Goal:
Quote, please, the line with "color([0.55, 0.56, 0.58]) placed() steel_wedge(-steel_wedge_gap", the line with "in imported if", and every line between them, exactly and with nothing else.

Provided data:

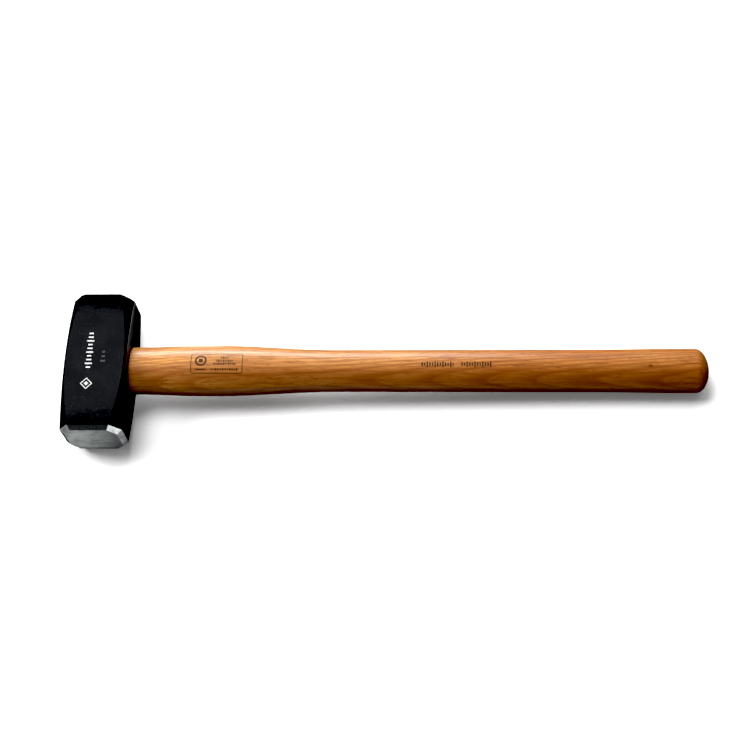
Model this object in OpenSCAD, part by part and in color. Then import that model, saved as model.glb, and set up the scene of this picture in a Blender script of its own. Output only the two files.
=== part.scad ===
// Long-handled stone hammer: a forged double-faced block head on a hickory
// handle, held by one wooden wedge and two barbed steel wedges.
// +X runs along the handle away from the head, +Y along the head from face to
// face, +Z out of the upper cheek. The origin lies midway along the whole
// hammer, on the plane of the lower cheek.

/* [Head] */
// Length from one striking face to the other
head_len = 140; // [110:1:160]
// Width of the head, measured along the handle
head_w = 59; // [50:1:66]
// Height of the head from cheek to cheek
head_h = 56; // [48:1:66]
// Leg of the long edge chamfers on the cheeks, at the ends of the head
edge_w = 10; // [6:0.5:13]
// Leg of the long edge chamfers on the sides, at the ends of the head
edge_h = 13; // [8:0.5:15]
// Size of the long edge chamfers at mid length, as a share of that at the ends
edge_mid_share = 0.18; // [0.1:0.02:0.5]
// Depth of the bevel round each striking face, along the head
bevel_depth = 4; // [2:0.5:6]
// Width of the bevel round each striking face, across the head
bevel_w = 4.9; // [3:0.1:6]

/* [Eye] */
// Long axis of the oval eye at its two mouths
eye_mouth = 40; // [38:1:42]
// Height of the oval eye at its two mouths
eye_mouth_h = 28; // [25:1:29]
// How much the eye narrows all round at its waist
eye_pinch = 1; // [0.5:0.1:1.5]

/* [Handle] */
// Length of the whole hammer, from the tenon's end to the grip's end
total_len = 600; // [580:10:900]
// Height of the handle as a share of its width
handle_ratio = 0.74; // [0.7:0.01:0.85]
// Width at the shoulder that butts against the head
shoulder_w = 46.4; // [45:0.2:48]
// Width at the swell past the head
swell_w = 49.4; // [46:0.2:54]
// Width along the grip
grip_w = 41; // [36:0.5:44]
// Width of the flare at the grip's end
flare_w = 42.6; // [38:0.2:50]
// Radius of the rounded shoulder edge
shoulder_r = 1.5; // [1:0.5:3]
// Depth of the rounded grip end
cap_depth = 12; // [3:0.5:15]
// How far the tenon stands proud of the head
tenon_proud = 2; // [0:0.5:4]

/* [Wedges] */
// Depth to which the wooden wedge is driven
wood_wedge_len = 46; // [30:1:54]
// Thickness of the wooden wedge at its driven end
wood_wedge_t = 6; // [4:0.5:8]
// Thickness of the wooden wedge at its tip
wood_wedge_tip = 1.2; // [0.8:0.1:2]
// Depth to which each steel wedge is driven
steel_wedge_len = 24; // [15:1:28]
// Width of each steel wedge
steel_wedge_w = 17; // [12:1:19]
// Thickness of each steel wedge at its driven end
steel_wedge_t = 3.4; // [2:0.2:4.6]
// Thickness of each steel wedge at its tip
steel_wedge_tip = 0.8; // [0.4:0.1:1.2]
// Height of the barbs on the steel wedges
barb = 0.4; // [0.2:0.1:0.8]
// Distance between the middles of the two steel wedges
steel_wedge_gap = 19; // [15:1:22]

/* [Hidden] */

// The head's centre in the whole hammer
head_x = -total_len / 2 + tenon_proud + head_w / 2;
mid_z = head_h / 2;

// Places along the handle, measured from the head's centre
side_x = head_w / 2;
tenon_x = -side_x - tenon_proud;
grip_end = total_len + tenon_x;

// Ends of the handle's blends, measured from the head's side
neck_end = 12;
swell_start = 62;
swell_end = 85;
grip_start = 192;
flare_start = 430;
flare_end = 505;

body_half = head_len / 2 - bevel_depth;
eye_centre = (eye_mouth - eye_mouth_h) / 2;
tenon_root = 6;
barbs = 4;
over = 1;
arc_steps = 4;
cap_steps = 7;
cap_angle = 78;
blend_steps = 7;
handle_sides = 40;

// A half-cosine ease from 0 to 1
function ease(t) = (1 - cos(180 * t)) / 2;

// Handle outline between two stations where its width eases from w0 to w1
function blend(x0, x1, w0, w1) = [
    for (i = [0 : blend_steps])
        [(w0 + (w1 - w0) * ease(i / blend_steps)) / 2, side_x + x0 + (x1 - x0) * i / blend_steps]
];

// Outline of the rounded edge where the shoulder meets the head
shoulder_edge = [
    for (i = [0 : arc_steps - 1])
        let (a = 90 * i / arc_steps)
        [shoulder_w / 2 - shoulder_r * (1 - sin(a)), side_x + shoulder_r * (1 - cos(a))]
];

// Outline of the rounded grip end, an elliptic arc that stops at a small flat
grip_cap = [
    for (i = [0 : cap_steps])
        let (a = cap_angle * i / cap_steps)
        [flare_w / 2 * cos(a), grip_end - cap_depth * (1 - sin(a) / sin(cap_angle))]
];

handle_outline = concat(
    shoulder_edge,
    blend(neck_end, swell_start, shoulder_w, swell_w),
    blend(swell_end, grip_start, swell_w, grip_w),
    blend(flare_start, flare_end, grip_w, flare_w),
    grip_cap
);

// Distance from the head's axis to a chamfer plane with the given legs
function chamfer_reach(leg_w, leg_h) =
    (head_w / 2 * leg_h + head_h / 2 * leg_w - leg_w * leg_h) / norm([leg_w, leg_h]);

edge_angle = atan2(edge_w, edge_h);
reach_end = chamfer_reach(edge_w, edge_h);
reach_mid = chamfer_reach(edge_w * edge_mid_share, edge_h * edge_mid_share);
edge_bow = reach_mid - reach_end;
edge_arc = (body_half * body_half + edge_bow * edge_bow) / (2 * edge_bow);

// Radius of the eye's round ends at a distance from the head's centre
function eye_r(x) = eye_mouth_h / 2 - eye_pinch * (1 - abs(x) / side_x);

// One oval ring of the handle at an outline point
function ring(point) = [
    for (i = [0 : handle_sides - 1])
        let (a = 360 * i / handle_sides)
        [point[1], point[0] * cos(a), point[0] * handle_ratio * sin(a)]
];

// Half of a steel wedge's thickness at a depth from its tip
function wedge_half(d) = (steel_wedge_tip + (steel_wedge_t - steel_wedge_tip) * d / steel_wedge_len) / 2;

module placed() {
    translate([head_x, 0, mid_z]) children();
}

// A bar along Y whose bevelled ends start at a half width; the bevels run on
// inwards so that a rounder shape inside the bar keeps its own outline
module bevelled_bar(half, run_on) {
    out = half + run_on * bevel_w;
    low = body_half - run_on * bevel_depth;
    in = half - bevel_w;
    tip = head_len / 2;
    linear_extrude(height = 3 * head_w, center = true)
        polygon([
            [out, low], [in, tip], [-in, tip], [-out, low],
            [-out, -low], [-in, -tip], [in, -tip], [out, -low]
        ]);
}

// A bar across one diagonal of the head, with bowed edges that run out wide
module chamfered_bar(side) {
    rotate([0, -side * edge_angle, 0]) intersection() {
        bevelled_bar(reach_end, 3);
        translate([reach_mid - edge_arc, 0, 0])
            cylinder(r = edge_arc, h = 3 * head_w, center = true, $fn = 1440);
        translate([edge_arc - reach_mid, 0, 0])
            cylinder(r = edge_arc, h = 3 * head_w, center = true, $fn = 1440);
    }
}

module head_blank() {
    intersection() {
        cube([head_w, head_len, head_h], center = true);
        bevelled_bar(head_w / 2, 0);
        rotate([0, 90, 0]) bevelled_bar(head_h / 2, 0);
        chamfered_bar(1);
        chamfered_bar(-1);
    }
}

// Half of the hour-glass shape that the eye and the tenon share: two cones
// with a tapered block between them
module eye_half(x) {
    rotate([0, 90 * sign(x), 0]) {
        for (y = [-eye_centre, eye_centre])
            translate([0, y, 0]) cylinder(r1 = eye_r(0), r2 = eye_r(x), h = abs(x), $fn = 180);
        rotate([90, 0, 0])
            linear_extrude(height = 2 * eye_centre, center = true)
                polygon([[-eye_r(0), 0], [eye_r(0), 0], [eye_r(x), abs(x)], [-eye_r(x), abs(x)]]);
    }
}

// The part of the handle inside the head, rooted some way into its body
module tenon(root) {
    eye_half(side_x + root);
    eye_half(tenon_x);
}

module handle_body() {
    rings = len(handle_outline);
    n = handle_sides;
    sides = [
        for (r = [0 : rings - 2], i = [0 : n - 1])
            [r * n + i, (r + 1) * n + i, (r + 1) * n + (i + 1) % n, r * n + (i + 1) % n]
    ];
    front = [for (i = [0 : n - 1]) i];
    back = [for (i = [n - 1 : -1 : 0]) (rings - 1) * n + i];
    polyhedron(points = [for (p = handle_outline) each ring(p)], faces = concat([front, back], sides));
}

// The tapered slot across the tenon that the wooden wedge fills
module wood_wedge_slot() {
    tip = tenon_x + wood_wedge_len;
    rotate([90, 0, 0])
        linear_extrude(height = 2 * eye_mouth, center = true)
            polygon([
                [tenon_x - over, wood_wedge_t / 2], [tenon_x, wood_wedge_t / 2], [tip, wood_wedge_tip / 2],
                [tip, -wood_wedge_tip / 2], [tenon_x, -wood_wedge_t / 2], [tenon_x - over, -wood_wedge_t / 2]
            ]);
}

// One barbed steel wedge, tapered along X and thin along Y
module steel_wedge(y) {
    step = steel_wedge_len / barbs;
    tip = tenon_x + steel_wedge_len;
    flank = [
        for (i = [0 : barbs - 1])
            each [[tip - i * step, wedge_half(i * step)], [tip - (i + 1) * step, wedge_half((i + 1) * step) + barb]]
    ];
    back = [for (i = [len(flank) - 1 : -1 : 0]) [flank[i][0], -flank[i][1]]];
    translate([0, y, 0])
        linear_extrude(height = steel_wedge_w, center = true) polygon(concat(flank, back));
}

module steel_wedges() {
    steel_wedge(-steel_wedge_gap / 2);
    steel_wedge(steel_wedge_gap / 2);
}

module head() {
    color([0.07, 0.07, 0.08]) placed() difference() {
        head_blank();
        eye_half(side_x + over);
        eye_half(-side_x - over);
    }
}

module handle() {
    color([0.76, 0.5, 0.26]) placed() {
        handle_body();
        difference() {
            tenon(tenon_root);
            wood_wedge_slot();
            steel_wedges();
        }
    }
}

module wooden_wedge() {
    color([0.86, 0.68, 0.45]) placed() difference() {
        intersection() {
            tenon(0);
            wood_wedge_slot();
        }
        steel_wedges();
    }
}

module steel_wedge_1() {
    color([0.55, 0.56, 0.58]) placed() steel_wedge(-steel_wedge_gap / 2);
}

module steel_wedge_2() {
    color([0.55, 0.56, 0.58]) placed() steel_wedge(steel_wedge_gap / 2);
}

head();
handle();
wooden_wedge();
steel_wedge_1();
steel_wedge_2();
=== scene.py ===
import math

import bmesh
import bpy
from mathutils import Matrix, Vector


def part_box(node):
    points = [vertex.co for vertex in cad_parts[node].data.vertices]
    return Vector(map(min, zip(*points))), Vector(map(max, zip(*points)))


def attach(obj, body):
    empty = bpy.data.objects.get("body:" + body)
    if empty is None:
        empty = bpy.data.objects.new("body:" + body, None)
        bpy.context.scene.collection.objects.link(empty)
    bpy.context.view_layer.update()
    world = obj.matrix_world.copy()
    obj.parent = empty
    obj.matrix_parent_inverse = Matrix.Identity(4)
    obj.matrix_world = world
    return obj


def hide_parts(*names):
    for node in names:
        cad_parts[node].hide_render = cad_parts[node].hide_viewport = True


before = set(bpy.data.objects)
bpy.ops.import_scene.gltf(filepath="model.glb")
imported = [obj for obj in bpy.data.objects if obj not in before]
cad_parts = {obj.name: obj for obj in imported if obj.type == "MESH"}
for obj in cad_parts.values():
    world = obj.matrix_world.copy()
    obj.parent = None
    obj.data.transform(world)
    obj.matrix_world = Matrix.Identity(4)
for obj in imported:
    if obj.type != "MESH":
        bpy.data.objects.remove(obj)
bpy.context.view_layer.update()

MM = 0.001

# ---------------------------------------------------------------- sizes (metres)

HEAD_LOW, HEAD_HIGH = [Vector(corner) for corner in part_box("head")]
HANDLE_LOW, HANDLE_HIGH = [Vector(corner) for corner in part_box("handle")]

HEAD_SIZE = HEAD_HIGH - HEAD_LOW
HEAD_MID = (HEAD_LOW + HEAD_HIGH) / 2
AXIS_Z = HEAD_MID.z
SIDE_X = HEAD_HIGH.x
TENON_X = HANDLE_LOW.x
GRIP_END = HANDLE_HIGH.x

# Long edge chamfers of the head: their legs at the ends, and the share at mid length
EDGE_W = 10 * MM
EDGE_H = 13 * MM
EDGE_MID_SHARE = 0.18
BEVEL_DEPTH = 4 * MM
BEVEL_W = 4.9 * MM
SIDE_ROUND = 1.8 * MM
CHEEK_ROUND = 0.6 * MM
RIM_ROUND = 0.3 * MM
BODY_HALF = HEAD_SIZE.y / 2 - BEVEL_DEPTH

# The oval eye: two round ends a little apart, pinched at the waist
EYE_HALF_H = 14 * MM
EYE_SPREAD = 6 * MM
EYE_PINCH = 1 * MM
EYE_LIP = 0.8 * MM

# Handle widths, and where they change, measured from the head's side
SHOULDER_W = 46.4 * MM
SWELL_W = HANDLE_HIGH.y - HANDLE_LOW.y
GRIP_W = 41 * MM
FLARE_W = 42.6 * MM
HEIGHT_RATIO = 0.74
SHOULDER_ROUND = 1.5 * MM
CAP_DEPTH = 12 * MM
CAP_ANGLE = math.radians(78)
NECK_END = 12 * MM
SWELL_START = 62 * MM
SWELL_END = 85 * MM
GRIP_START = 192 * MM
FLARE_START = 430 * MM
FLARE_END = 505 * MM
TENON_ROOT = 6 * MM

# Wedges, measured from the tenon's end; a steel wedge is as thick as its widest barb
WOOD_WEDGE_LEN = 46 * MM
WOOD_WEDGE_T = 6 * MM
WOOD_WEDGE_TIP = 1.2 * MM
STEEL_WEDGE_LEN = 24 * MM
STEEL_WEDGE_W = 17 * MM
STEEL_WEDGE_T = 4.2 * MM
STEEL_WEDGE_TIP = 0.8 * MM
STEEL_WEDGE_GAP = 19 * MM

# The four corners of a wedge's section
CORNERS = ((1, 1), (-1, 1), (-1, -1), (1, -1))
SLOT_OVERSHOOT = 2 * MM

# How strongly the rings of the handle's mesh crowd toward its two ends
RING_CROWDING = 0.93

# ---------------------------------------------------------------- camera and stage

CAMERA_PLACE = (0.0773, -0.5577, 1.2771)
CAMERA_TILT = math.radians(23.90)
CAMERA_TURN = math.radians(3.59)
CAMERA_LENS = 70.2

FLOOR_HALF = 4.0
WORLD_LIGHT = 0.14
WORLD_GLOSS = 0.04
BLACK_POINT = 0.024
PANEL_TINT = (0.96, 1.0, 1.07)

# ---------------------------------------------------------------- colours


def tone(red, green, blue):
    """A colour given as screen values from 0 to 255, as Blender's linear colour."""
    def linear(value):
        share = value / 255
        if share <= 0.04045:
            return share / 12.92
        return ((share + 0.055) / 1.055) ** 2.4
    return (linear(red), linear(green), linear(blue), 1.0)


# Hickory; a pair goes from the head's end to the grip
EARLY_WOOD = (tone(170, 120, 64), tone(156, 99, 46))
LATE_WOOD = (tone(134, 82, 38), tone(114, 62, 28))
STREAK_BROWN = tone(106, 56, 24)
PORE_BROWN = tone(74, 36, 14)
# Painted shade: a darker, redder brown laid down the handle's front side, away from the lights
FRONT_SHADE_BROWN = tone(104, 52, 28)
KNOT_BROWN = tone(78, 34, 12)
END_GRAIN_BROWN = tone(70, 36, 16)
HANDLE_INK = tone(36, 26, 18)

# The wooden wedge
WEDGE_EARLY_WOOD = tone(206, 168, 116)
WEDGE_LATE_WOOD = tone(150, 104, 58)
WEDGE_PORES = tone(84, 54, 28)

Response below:
    color([0.55, 0.56, 0.58]) placed() steel_wedge(-steel_wedge_gap / 2);
}

module steel_wedge_2() {
    color([0.55, 0.56, 0.58]) placed() steel_wedge(steel_wedge_gap / 2);
}

head();
handle();
wooden_wedge();
steel_wedge_1();
steel_wedge_2();
=== scene.py ===
import math

import bmesh
import bpy
from mathutils import Matrix, Vector


def part_box(node):
    points = [vertex.co for vertex in cad_parts[node].data.vertices]
    return Vector(map(min, zip(*points))), Vector(map(max, zip(*points)))


def attach(obj, body):
    empty = bpy.data.objects.get("body:" + body)
    if empty is None:
        empty = bpy.data.objects.new("body:" + body, None)
        bpy.context.scene.collection.objects.link(empty)
    bpy.context.view_layer.update()
    world = obj.matrix_world.copy()
    obj.parent = empty
    obj.matrix_parent_inverse = Matrix.Identity(4)
    obj.matrix_world = world
    return obj


def hide_parts(*names):
    for node in names:
        cad_parts[node].hide_render = cad_parts[node].hide_viewport = True


before = set(bpy.data.objects)
bpy.ops.import_scene.gltf(filepath="model.glb")
imported = [obj for obj in bpy.data.objects if obj not in before]
cad_parts = {obj.name: obj for obj in imported if obj.type == "MESH"}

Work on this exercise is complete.